Мне кажется, что в последний год (или еще раньше, но не удалось заметить) произошла какая-то неуловимая перемена. Каждый, кто устраивал маленький театрик для самого себя, мог сколько угодно делать вид, что его не интересует зрительный зал, — но, в общем, ровно до тех пор, пока не стало очевидно, что он давно уже пуст. И речь не только о звездах, по долгу службы обязанных заботиться о рейтингах, — но и обо всех тех, кто по предназначению профессии обязан предполагать аудиторию. Непонятно, в расчете на кого один из моих ровесников меняет пиджаки от модных домов на телеэкране, рассказывая о дефиле, выставках, премьерах или презентациях, на которых побывало три с половиной представителя так называемой элиты — об этих же людях, впрочем, расскажут и все подряд «светские хроники» лако-красочных журналов, в которых будут опубликованы одни и те же их портреты работы одного и того же модного фотографа.
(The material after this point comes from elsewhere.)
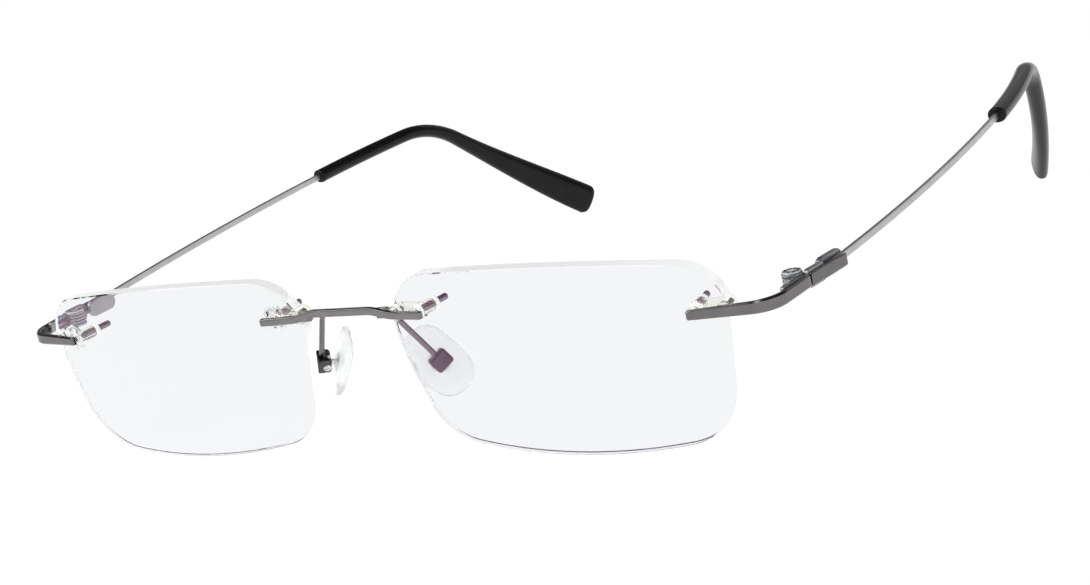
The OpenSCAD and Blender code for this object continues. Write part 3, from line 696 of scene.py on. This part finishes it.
def bridge_shape():
    soft = 0.22
    tip_x = BAR_END_X - soft
    xs = [tip_x * i / 60 for i in range(-60, 61)]
    for k in range(1, 9):
        x = tip_x + soft * sin(pi / 2 * k / 8)
        xs = [-x] + xs + [x]
    path, shapes = [], []
    for x in xs:
        a, knee_w = abs(x), 1.2
        y = BAR_BACK_Y - BRIDGE_D / 2 + tan(NOSE_TURN) * soft_knee(a, KNEE_X, knee_w)
        path.append(Vector((x, y, BAR_Z + BRIDGE_RISE * rise_share(a))))
        over = max(0.0, (a - tip_x) / soft)
        thin = 2 * soft * (1 - sqrt(max(0.0, 1 - over * over)))
        shapes.append(round_rect(BRIDGE_D - thin, BRIDGE_H - thin, 0.24, 2))
    s = loft(sections(path, shapes))
    for side in (1, -1):
        flip = Matrix.Diagonal((side, 1, 1, 1))
        for x, end in ((0, POST_L), (NOSE_NOTCH, NOTCH_POST_L)):
            s.join(post(flip @ NOSE_MOUNT @ move(x, 0, 0), end))
    return s


make("bridge_bar", bridge_shape(), 1, BRIDGE_METAL, "front", ["bridge"], 32)


# ---------------------------------------------------------------- endpieces
END_FRAME = move(MID_X, BAR_MID_Y, side_at.z) @ turn(END_TILT, "X")


def endpiece_shape():
    pts = []
    for i in range(13):
        d = BAR_START + (BAR_L - BAR_START) * i / 12
        pts.append(Vector((d * cos(SIDE_TURN), d * sin(SIDE_TURN), 0)))
    corner = Vector((BAR_L * cos(SIDE_TURN), BAR_L * sin(SIDE_TURN), 0))
    for i in range(1, 25):
        a = SIDE_TURN + (HEADING - SIDE_TURN) * i / 24
        pts.append(corner + BEND_R * Vector((sin(a) - sin(SIDE_TURN), cos(SIDE_TURN) - cos(a), 0)))
    end = pts[-1]
    for i in range(1, 7):
        d = BACK_L * i / 6
        pts.append(end + Vector((d * cos(HEADING), d * sin(HEADING), 0)))
    path = [END_FRAME @ p for p in pts]

    def size(f):
        """Lower at its inner end, full height from a little over half way."""
        return END_T, END_H * (0.74 + 0.26 * min(1.0, f / 0.55))

    s = bar(path, size, 0.24, 1)
    for x, end in ((0, POST_L), (SIDE_NOTCH, NOTCH_POST_L)):
        s.join(post(SIDE_MOUNT @ move(x, 0, 0), end))
    return s


# ---------------------------------------------------------------- sleeves
def sleeve_shape(place, notch):
    """Two tubes that grip the posts and the flange that joins them behind the lens, with a ring round
    the long tube's end; and how many of the faces aren't the ring's."""
    tube, flange, bore = HOLE_R - 0.03, HOLE_R + 0.2, POST_R + 0.03
    start, seat, back = 0.05, LENS_T + 0.15, LENS_T + 0.85

    def tube_at(x, end):
        prof = [(0.001, start), (tube - 0.08, start), (tube, start + 0.08), (tube, end - 0.2),
                (tube - 0.06, end - 0.06), (tube - 0.2, end), (0.001, end)]
        return lathe(prof, move(x, 0, 0), 36)

    ends = []
    for x, a0 in ((max(0, notch), -pi / 2), (min(0, notch), pi / 2)):
        for i in range(37):
            a = a0 + pi * i / 36
            ends.append((x + flange * cos(a), flange * sin(a)))
    joined = plate(ends, back - seat, 0.16, move(0, back, 0) @ turn(pi / 2, "X"), 4)
    joined = combine(joined, tube_at(0, LENS_T + 2.9), "UNION")
    joined = combine(joined, tube_at(notch, LENS_T + 0.95), "UNION")
    for x in (0, notch):
        joined = combine(joined, lathe([(bore, -1), (bore, 7)], move(x, 0, 0), 36), "DIFFERENCE")
    ring, ring_end = LENS_T + 2.92, LENS_T + 3.6
    collar = lathe([(bore, ring), (tube - 0.1, ring), (tube, ring + 0.13), (tube, ring_end - 0.15),
                    (tube - 0.12, ring_end), (bore, ring_end)], Matrix.Identity(4), 36, close=True)
    return Shape().join(joined, place).join(collar, place), len(joined.faces)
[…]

Непонятно, для кого продолжают играть в ведущих CNN наши политические комментаторы того же возраста; не спасают ни стильные заставки — чудо компьютерной графики, ни бесстрастная маска вместо лица, ни стилизованное под иностранную речь интонирование последнего слова во фразе. Заведомо известно, как они будут говорить, и никому уже неинтересно, что они скажут по любому информационному поводу. Потому что заранее известно, что по сути — не скажут ничего.

Время вновь остановилось. Эпоха формы как защиты от непонятного и непонятого, непредсказуемого и чреватого спекуляциями содержания — кончилась. Форма, когда-то закономерно заместившая и заменившая содержание, — взбесилась: предмет, сущность вернулись из законного отпуска, но тень уже не хочет знать своего места.

И потому наши режиссеры, как заклинание повторяющие об одном и том же одними и теми же словами — хотим рассказывать истории — забывают о том, что это похвальное намерение столь же формально и абстрактно, как и желание самовыразиться и только: потому что теперь важно, о чем они собираются эти истории рассказывать. В противном случае, и образчики авторства, и попытки жанра — примерно равны в своем статусе игры — неважно, в высокое ли искусство или в массовую культуру.